Lured into St. Bernard Parish by a festival, we ended up staying late into the evening to see plantations, a battlefield and chickens. That’s right, chickens kept us out way past nap time. But I digress. It all started when I saw the newspaper article about the Los Islenos Festival. Having skipped it the last two years, I was determined to go. So we called a friend who lived in “The Parish,” as St. Bernardians call their beloved home, and made plans to meet up with her there.
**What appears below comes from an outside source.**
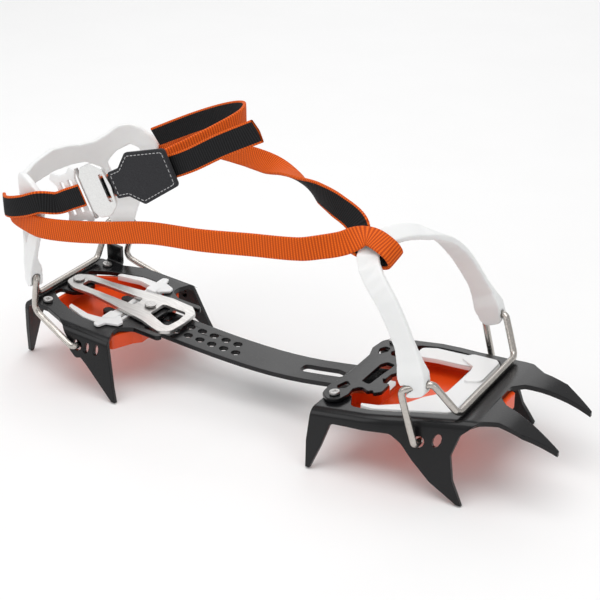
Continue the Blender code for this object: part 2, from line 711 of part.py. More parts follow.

Driving along the back end of the French Quarter, past Bywater and the Lower Ninth Ward, we had a short pit stop to see two plantations that, although within walking distance of each other, are as different as night and day. LeBeau Plantation’s boarded up remains stand eerily proud behind a deep, grass field and a chain link fence. The new roof is in curious contrast to the gaping holes in the wall, but the home lends itself to being photographed. Meanwhile, on the property of the Domino Sugar Plant, the stately Cavaroc mansion appears well-loved in its pristine state. A word to the wise, though, snapping a picture of this beauty will earn you the disdain of the Domino Sugar guards, who descended upon our car, scrawling down our name and license plate number like we were suspected terrorists.
Fleeing the scene of the crime, we continued on to Chalmette Battlefield, which marks the site of the Battle of New Orleans where General Andrew Jackson and his ragtag group of American troops held off the British attack during the final struggle of the War of 1812. Beginning in the newly built visitor’s center, we pressed the button to start the video while I mentally calculated how long I had before having to take off in a chase after Charles. Amazingly, the moving lights of an accompanying diorama kept his attention, and for the first time in years, we were able to see an entire movie. In the end, I broke his attention and dragged him away to look at a large drum so he didn’t see the final results of the war graphically displayed across the screen.
Back outside, he proudly waved his miniature American flag while we led him toward the oddly small Beauregard Plantation, built on the property in 1840. After posing for family pictures in front of our pretend home, we explored the empty rooms inside. The temperature dropped remarkably when we stepped onto the marble floors and felt the cool breeze blowing across the open, facing doors in every room. August lazily watched Charles racing through the house, while I stopped the toddler in his tracks by pointing out a “secret” door to the attic. Little did I know that the door would become the primary topic of discussion for the rest of the day, leading to elaborate stories about a six-armed green monster locked away by the superhero Batman.
The plantation sits on the edge of the Mississippi River levee, and after a quick climb up the steps, we were delighted to catch a glimpse of the Creole Queen paddlewheeler floating by. Another top attraction at the site is the multitudes of crawfish chimneys lining the path to the cannons. Charles was fascinated with peering inside, desperately trying to see the crawfish at the bottom.
|Los Islenos Festival|
Now starving, we made a beeline down the San Bernardo Scenic Byway, passing under an avenue of live oak trees flanking the roadway, to the food booths at the Los Islenos Festival. Advertised as “A celebration of Louisiana’s Spanish Heritage,” the festival paid tribute to the Canary Islanders who settled in the region in the 1700s. Along with Spanish food, music and dancing, we found local craft booths and spacewalks scattered throughout the Los Islenos Historic Village. After refueling on paella and sangria, we explored the museum-quality homes and their endless contribution of “secret doors.”
We enjoyed a few moments of rest while listening to the large group of Spanish singers on stage before packing everyone up and heading home. One last detour was meant to be a quick in and out picture of the Sebastopol Plantation. Being a private residence, we were surprised to see a sign advertising free tours from noon to 4 p.m. Not only is it a rare event to stumble upon free entrance into a plantation, it is even more amazing that at 4:30 p.m., the owner and curator, Alberta Lewis, saw us stop our car and came to offer us a tour past closing time.
Charles, August and I made it almost through the history of the first room before having to go outside and spare the house from damage. While Paul was given a guided presentation of the 180-year-old house, the kids and I met a friend of the owner who engaged Charles in picking up pecans across the expansive yard. He then led us to the chicken coop, where roosters, chickens and two peacocks strutted all around our feet. We left carrying a basket of pecans, half a carton of fresh eggs and a lasting memory of the generosity of two St. Bernardians (one of whom also happened to be the talented artist behind Haydel’s king cake dolls).